Citado pelo El Mundo, o Ministério espanhol da Energia, Indústria e Turismo comenta apenas: "Estamos a falar de uma competência que é autonómica. Respeitamos que cada qual legisle em função das suas competências".

UMA GUERRA DE MADRID ÀS CANÁRIAS
A verdade, é que as Canárias anunciaram segunda-feira um projeto de decreto lei para controlar o arrendamento de casas de férias, Valência aprovou alterações que permitem limitar a oferta antes do verão e as tentativas de retomar o controlo nesta matéria vão surgindo em todo o país, da Catalunha ao País Basco, passando por Madrid ou Andaluzia.

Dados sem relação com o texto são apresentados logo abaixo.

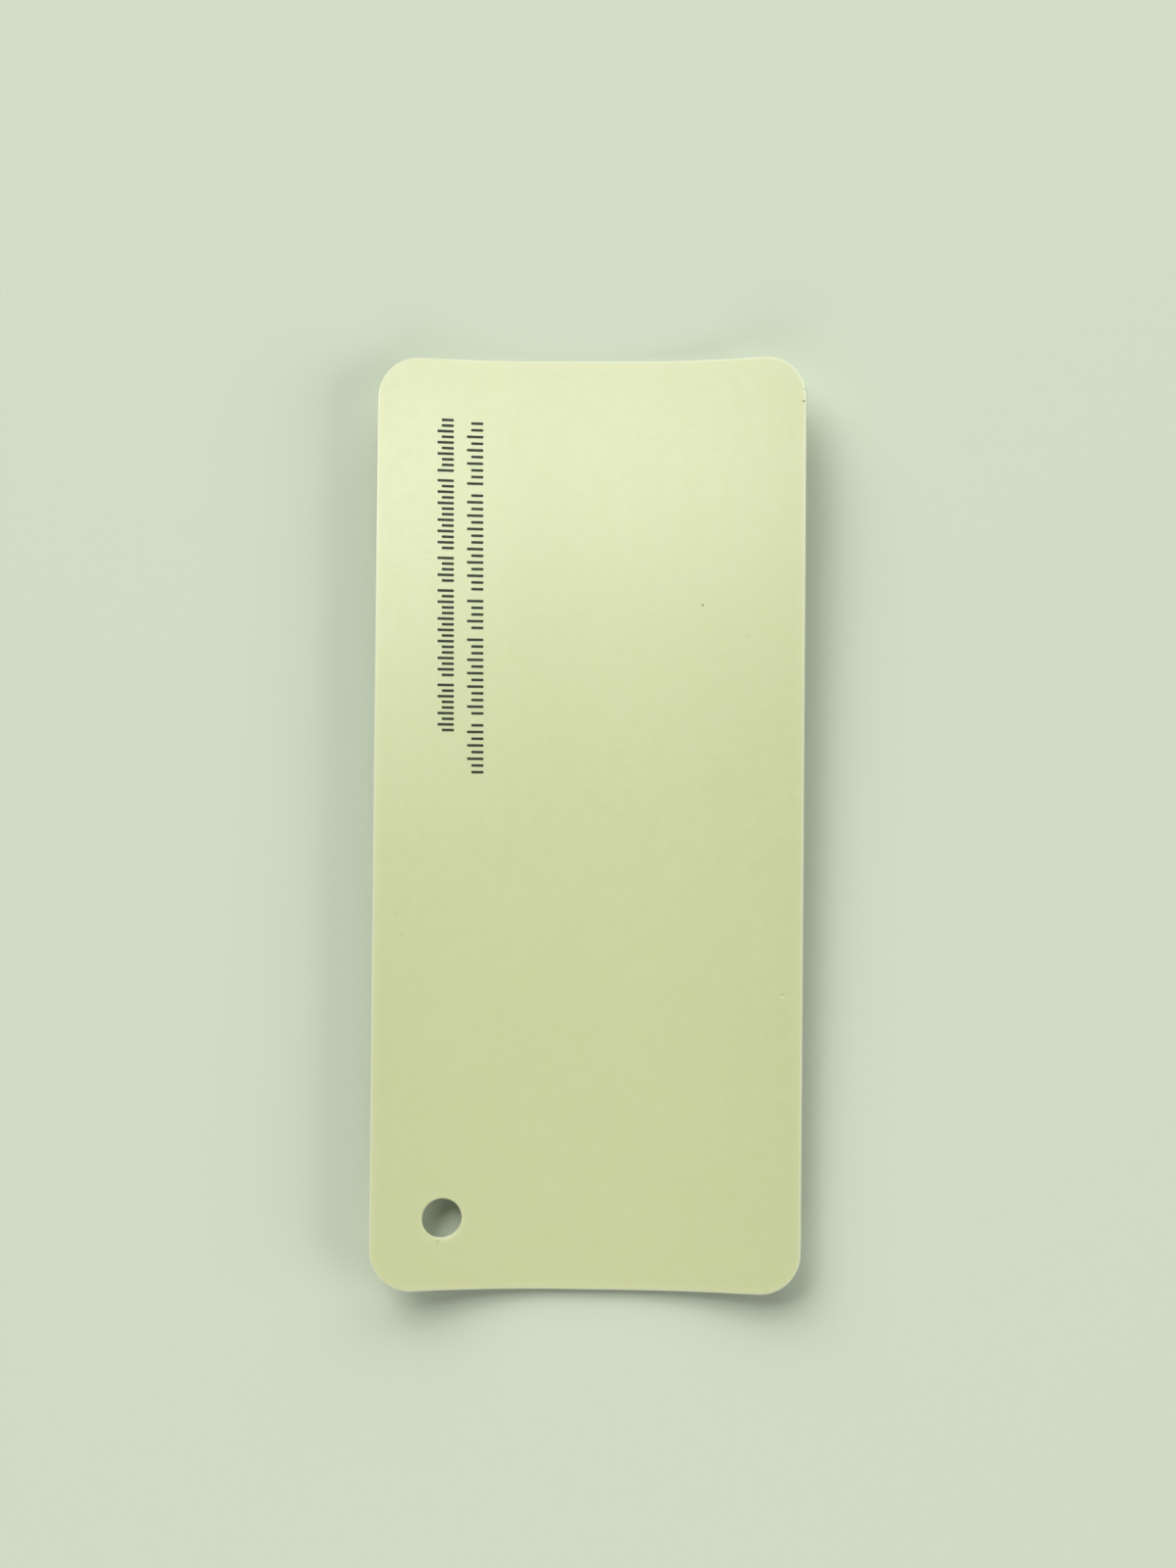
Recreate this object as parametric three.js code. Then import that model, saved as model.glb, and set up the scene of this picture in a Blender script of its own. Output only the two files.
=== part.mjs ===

A Catalunha, já com uma batalha ganha contra a Airbnb, apresenta-se, aliás, como uma referência nesta matéria, depois de Barcelona ter sido dado como exemplo da descaraterização radical por causa da pressão turística. Agora, a região deixa claro que o convívio com os apartamentos turísticos é necessário, mas tem de ocorrer de acordo com regras estabelecidas e com um controlo apertado. Depois de multar esta plataforma digital em 600 mil euros, em finais de 2016, a equipa da alcadesa Ada Colau conseguiu um acordo para forçar a retirada de anúncios ilegais e, esta semana, voltou a pedir a retirada de mais 2.577 ofertas. Tudo isto dando sequência a um trabalho de fiscalização na cidade e nas redes sociais, para detetar ofertas ilegais, em que as autoridades pedem, também, o apoio de empresas especializadas no aluguer de apartamentos turísticos na região.

As estatísticas oficiais da região, dizem que desde 2012, foram regularizados mais de 65 mil apartamentos e vivendas para uso turístico.

Já na Comunidade Valenciana, a opção foi deixar nas mãos de cada autarquia a possibilidade de regular e até vetar a oferta de apartamentos turísticos através das suas normativas urbanísticas. Assim, na cidade de Valência, a principal associação patronal o sector da hotelaria, Hosbec, concluiu que a plataforma Airbnn já tem mais alojamentos no mercado (22 mil) do que os hotéis (16 mil), e a Câmara local proibiu novos hotéis no centro, considerando que esta zona já está esgotada, anunciando que as casas, em qualquer ponto da cidade, terão de ter uma autorização municipal para serem utilizadas como alojamento turístico, mesmo por alguns dias.

Com o anúncio de que haverá restrições nos próximos meses, a oferta legalizada em Madrid aumento 60% em apenas meio ano (8 mil apartamentos turísticos), mas as autoridades da cidade têm deixado claro que está em causa regular o sector, não eliminar a oferta. A ideia tirar a pressão do centro, já esgotado, com um rácio de dois turistas por cada residente, e reparti-la por outras zonas da capital espanhola. Mas já surgiram notícias de que isso significa a ilegalização de 95% por cento das casas dedicadas à habitação turística no centro, através de novas exigências como o acesso independente desde a rua.

PRESSÃO CHEGA AO NEW YORK TIMES
Num artigo publicado esta semana, o jornal New York Times questionava também o impacto da pressão turística na vida do centro das cidades, com o foco em Lisboa. "Qual o preço a pagar pelos que vivem em Lisboa?" é a questão levantada neste artigo de Raphael Minder sobre uma cidade que estava cheia de casas "decrépitas", num país que enfrentou uma intervenção do FMI em 2011, e depois da recuperação da crise da dívida, "ficou na moda" e viu os preços no centro aumentarem 30% em dois anos

Na verdade, só em 2017, o preço dos apartamentos para arrendar terá aumentado 27% face a 2016, enquanto o preço dos paramentos para venda subiu 12%, de acordo com dados o portal imobiliário Imovirtual. No caso do arrendamento, Lisboa lidera, com 14 euros/metro quadrado, seguida de Cascais (12,90 euros/metro quadrado), Oeiras (10,40) e Porto (9,73 euros/metro quadrado).

Luís Lima, presidente da APEMIP, é uma das vozes que tem alertado para os desequilíbrios existentes entre a oferta e a procura. "É cada vez mais difícil encontrar casas a estes preços e grande parte dos jovens e famílias acabam por aceitar arrendar por valores que ultrapassam a sua taxa de esforço (...). A habitação em Portugal está a caminhar para uma situação perigosa (...). As famílias se deparam com o fenómeno «nem-nem»: nem conseguem comprar, nem conseguem arrendar, tais são os valores que se apresentam no mercado", afirmou.